If you were trading and cared about 60ms latency, you'd have rackspace in the local country. Preferably inside the exchange. If you can't afford that, you can't afford to be trading in the first place.
I think the idea is that they want to game the Tokyo and London exchanges against each other.
Arbitrage is not a game! It's serious money, almost always taken without any violation of laws from institutional investors who trade securities in multiple large blocks such as the mutual funds to which most people's retirement account are limited. It has to come from somewhere, why not the "financially responsible" schmucks?
It's a turn of phrase.
I love that video so much.
I'm all for low latency links, more redundancy and greater independence from interfering governments. And "telemedicine," while not all that commonplace today could become more common in future (read: remote operated surgical robots). Also, 60ms is a respectable reduction for International VoIP calls. Yeah, I'd like to believe any of those reasons had anything to do with it, but I find it much more plausible (as with a lot of recent advances in high speed, low latency networking) that the HFT guys footed the bill.

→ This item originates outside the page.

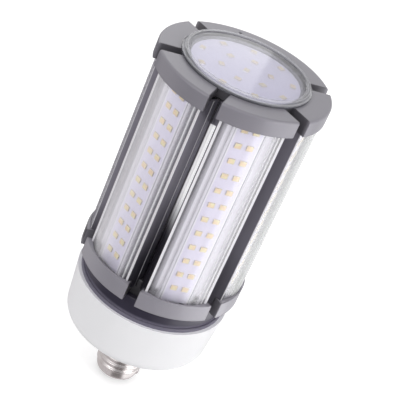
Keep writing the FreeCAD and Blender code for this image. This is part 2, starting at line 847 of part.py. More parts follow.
strip_route = [
    vector(strip_lead_rise, lead_side, driver_top),
    vector(strip_lead_rise, lead_side, strip_lead_z),
    vector(plate_front, lead_side, strip_lead_z),
]
strip_lead = bar(strip_route, lead_radius)
save(Part.makeCompound(around(strip_lead, strip_angles)), "strip_leads")
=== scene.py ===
# %% [markdown]
# # A corn lamp, dressed in Blender
#
# The lamp comes packed from CAD as a frame of closed solids: six LED strips round an open core, a lobed
# cap with a lens, a ring, a flange, a driver housing and a screw base. Those solids keep their size and
# place. What is added here is what CAD leaves plain: the finish of each material, the small LED packages
# with their yellow phosphor, the solder under them, and the light they are seen in.

# %% load the frame
import math

import bmesh
import bpy
from mathutils import Matrix, Vector


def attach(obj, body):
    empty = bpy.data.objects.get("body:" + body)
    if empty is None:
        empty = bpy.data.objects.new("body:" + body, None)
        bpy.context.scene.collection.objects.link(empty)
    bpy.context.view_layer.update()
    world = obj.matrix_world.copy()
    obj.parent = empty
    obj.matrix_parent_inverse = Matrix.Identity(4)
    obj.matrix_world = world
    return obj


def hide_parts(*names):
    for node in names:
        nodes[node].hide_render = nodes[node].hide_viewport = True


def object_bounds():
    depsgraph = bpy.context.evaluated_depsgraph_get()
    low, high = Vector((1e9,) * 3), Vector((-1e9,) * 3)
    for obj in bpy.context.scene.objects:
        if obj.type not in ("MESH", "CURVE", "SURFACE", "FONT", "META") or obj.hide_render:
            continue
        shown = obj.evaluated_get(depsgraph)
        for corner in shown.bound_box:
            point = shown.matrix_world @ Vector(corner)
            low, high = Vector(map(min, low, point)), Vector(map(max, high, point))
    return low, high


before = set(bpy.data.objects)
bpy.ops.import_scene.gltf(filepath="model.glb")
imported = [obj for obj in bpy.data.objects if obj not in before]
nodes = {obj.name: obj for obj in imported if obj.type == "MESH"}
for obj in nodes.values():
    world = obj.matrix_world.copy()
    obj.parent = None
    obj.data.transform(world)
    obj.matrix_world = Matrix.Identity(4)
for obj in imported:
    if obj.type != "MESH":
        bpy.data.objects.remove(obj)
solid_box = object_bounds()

box_corners = [tuple(round(value, 4) for value in corner) for corner in solid_box]
print("nodes loaded:", len(nodes), "box:", box_corners)

# %% [markdown]
# ## Where the camera stands
#
# A product picture is a view through a long lens, a little over the lamp, with the picture tilted so that
# the lamp leans. The tilt could come from leaning the lamp, but the lamp has to stay in the frame that
# CAD gave it. So the camera is rolled instead: its place and its three axes are written out, and the lens
# length sets how large the lamp is.

# %% camera
camera_data = bpy.data.cameras.new("studio_camera")
camera_data.lens = 110.48
camera_data.sensor_width = 36.0
camera_data.clip_end = 10.0
camera = bpy.data.objects.new("studio_camera", camera_data)
to_right = Vector((0.869659, 0.345813, 0.35229))
to_top = Vector((-0.474801, 0.390614, 0.78867))
to_back = Vector((0.135123, -0.853136, 0.50389))
camera_spot = (0.092975, -0.553734, 0.429451)
turned = Matrix((to_right, to_top, to_back)).transposed().to_4x4()
camera.matrix_world = Matrix.Translation(camera_spot) @ turned
bpy.context.scene.collection.objects.link(camera)
bpy.context.scene.camera = camera
print("camera", round(camera.location.length, 3), "m from the neck")

# %% [markdown]
# ## Shader sums as Python
#
# A material in Blender is a net of nodes. Long nets are hard to read, so here a socket is wrapped in a
# small class, and plain Python sums on it add the nodes: numbers become Math nodes, vectors Vector Math
# and colours Mix. Every other node comes from one method, which takes its type, its settings and what
# goes into its sockets.

# %% sockets that can be added and multiplied
class Wire:
    def __init__(self, finish, socket):
        self.finish = finish
        self.socket = socket

    def combine(self, operation, first, second):
        # the kind of the socket decides the node; a Mix node keeps its colours in sockets 6 and 7 and its
        # coloured result in output 2
        if self.socket.type == "VECTOR":
            return self.finish.add("ShaderNodeVectorMath", {"operation": operation}, {0: first, 1: second})
        if self.socket.type == "RGBA":
            settings = {"data_type": "RGBA", "blend_type": operation}
            return self.finish.add("ShaderNodeMix", settings, {0: 1.0, 6: first, 7: second}, 2)
        return self.finish.add("ShaderNodeMath", {"operation": operation}, {0: first, 1: second})

    def __add__(self, other):
        return self.combine("ADD", self, other)

    def __radd__(self, other):
        return self.combine("ADD", other, self)

    def __sub__(self, other):
        return self.combine("SUBTRACT", self, other)

    def __rsub__(self, other):
        return self.combine("SUBTRACT", other, self)

    def __mul__(self, other):
        return self.combine("MULTIPLY", self, other)

    def __rmul__(self, other):
        return self.combine("MULTIPLY", other, self)

    def number(self, operation, other=0.0):
        # the sums of single numbers that have no sign in Python, such as a sine or the larger of two
        return self.finish.add("ShaderNodeMath", {"operation": operation}, {0: self, 1: other})

    def step(self, start, full):
        # 0 at start and before it, 1 at full and beyond, smooth between; start may be the larger of the two
        low, high, at_low, at_high = (start, full, 0.0, 1.0) if start < full else (full, start, 1.0, 0.0)
        values = {0: self, 1: low, 2: high, 3: at_low, 4: at_high}
        return self.finish.add("ShaderNodeMapRange", {"interpolation_type": "SMOOTHSTEP"}, values)

    def between(self, low, high, soft):
        # 1 from low to high, with ends that are soft on both sides
        return self.step(low - soft, low + soft) * self.step(high + soft, high - soft)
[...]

Is anyone else reminded of the part in Stross' Accelerando (and/or pick your favorite dystopian scifi) where instead of superhuman intelligences we just end up expert systems designed to buy, sell and trade humans as collateral?
I never really followed that particular plot point, the one dealing with Economics 2.0. I enjoyed the short novella/first chapter much more than the full work. :/
The time to repair on that cable is going to be a lot higher in winter when you need serious icebreakers to get access for the cable ship.

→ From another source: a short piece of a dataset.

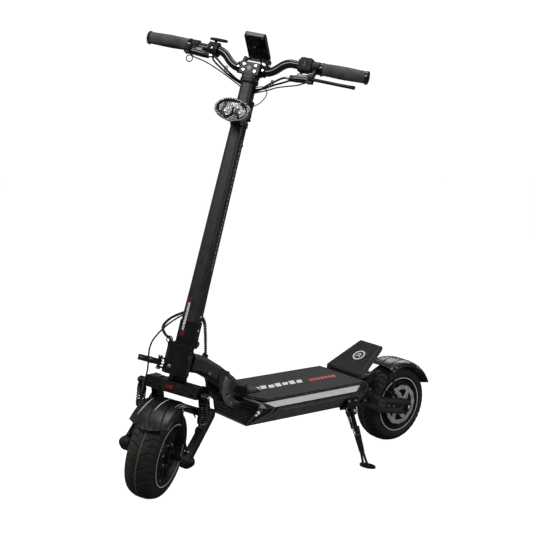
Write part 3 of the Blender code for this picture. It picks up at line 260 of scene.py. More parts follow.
# ---------------------------------------------------------------- shapes
def skin(rings, closed=False):
    """Surface over rings of equal count, closed into a loop or capped at its two ends."""
    shape = bmesh.new()
    rows = [[shape.verts.new(point) for point in ring] for ring in rings]
    count = len(rows[0])
    following = rows[1:] + rows[:1] if closed else rows[1:]
    for one, two in zip(rows, following):
        for i in range(count):
            j = (i + 1) % count
            shape.faces.new((one[i], one[j], two[j], two[i]))
    if not closed:
        shape.faces.new(rows[0][::-1])
        shape.faces.new(rows[-1])
    return shape


def join(*shapes):
    """Several bmeshes as one."""
    whole = bmesh.new()
    for shape in shapes:
        made = bpy.data.meshes.new("part")
        shape.to_mesh(made)
        whole.from_mesh(made)
        bpy.data.meshes.remove(made)
        shape.free()
    return whole


def spot(axis, u, v, along):
    """Point from u and v across an axis and a distance along it."""
    first, second, third = AXES[axis]
    point = [0.0, 0.0, 0.0]
    point[first] = u
    point[second] = v
    point[third] = along
    return point


def prism(outline, axis, low, high):
    return skin([[spot(axis, u, v, level) for u, v in outline] for level in (low, high)])


def box(low, high):
    outline = ((low[0], low[1]), (high[0], low[1]), (high[0], high[1]), (low[0], high[1]))
    return prism(outline, "z", low[2], high[2])


def turned(profile, axis, centre=(0, 0, 0), steps=40):
    """Solid turned round an axis from (along, radius) pairs."""
    rings = []
    for along, radius in profile:
        ring = []
        for i in range(steps):
            angle = math.tau * i / steps
            at = spot(axis, radius * math.cos(angle), radius * math.sin(angle), along)
            ring.append(Vector(at) + Vector(centre))
        rings.append(ring)
    return skin(rings)


def hoop(profile, axis, centre=(0, 0, 0), steps=96):
    """Ring whose section is a closed (along, radius) outline."""
    rings = []
    for i in range(steps):
        angle = math.tau * i / steps
        rings.append([Vector(spot(axis, r * math.cos(angle), r * math.sin(angle), a)) + Vector(centre)
                      for a, r in profile])
    return skin(rings, closed=True)


def band(low, high, inner, outer):
    return ((low, outer), (high, outer), (high, inner), (low, inner))


def sides(way):
    side = way.orthogonal().normalized()
    return side, way.cross(side)


def rod(start, end, radius, steps=24, end_radius=None, cap=0.0):
    """Round bar between two points. cap rounds its ends by that much."""
    start, end = Vector(start), Vector(end)
    way = (end - start).normalized()
    side, other = sides(way)
    last = radius if end_radius is None else end_radius
    stops = [(start, radius), (end, last)]
    if cap:
        stops = [(start, radius - cap), (start + way * cap, radius), (end - way * cap, last),
                 (end, last - cap)]
    rings = []
    for centre, size in stops:
        rings.append([centre + side * math.cos(math.tau * i / steps) * size
                      + other * math.sin(math.tau * i / steps) * size for i in range(steps)])
    return skin(rings)


def link(first, first_radius, second, second_radius, steps=16):
    """Outline round two circles, like a chain link."""
    way = math.atan2(second[1] - first[1], second[0] - first[0])
    apart = math.hypot(second[0] - first[0], second[1] - first[1])
    tilt = math.acos((first_radius - second_radius) / apart)
    outline = []
    for i in range(steps + 1):
        angle = way + tilt + (math.tau - 2 * tilt) * i / steps
        outline.append((first[0] + first_radius * math.cos(angle),
                        first[1] + first_radius * math.sin(angle)))
    for i in range(steps + 1):
        angle = way - tilt + 2 * tilt * i / steps
        outline.append((second[0] + second_radius * math.cos(angle),
                        second[1] + second_radius * math.sin(angle)))
    return outline


def rounded(half_u, half_v, radius, centre=(0, 0), steps=6):
    outline = []
    for sign_u, sign_v, start in ((1, 1, 0), (-1, 1, 90), (-1, -1, 180), (1, -1, 270)):
        for i in range(steps + 1):
            angle = math.radians(start + 90 * i / steps)
            outline.append((centre[0] + sign_u * (half_u - radius) + radius * math.cos(angle),
                            centre[1] + sign_v * (half_v - radius) + radius * math.sin(angle)))
    return outline


def circle(centre, radius, steps=28):
    return [(centre[0] + radius * math.cos(math.tau * i / steps),
             centre[1] + radius * math.sin(math.tau * i / steps)) for i in range(steps)]


def smooth_path(points, spacing):
    """Points along a Catmull-Rom curve through the given ones."""
    ends = [Vector(p) for p in points]
    ends = [ends[0] * 2 - ends[1]] + ends + [ends[-1] * 2 - ends[-2]]
    path = [ends[1]]
    for a, b, c, d in zip(ends, ends[1:], ends[2:], ends[3:]):
        steps = max(1, round((c - b).length / spacing))
        for i in range(1, steps + 1):
            t = i / steps
            path.append(0.5 * (2 * b + (c - a) * t + (2 * a - 5 * b + 4 * c - d) * t ** 2
                               + (3 * b - a - 3 * c + d) * t ** 3))
    return path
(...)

On the other hand without fishermen near it, it might not get broken as often as other cables!
Patience, Nicolai, soon enough that won't be a problem.
Neither will be problem, sadly.
What sleeps so deep which has the opportunity to break a cable is no mere fisherman.
I want to imagine the signal repeaters every few hundred kilometers along this cable, and the routers at the endpoints that run to shore along Siberia, are powered by little nuclear reactors, in unmanned stations, perhaps filled with precious, precious copper.
It's odd that the global view shows the cable running mostly along the ocean floor close to Canada, yet the cable drops along the way seem to be targeted largely at Russia ... I wonder what the motivation to not just run the cable along the Russian side is...

I think what you're seeing is the distortion created by the map projection they used. The rhumb line that your map shows is actually a straight shot across the north pole. Here, I've demonstrated this using google earth. You can see that the map you provided, it actually runs inside of several island groups, making it curve much closer to russia.
Also, the exact same rhumb line as the above example, viewed from a similar angle as the projection you used:
That's awesome, thank you!
I guess now is the time when I link again to Cartographers for Social Equality.
I have a simpler explanation: there are two routes, and the illustrations in the article show both.
Previously: My Happy Place: Soviet Nuclear Lighthouse Dead Zones.
I'm somewhat disappointed that technology hasn't advanced to the point that cable-laying submarines are feasible. It would be so much more elegant to just cruise under the ice than bashing a passage through it.
Telemedice does exist, but it doesn't need -60ms latency. it's quite common to have a recording done on a patient at one site piped over to another site for reporting. Bandwidth is far more important than latency, for obvious reasons.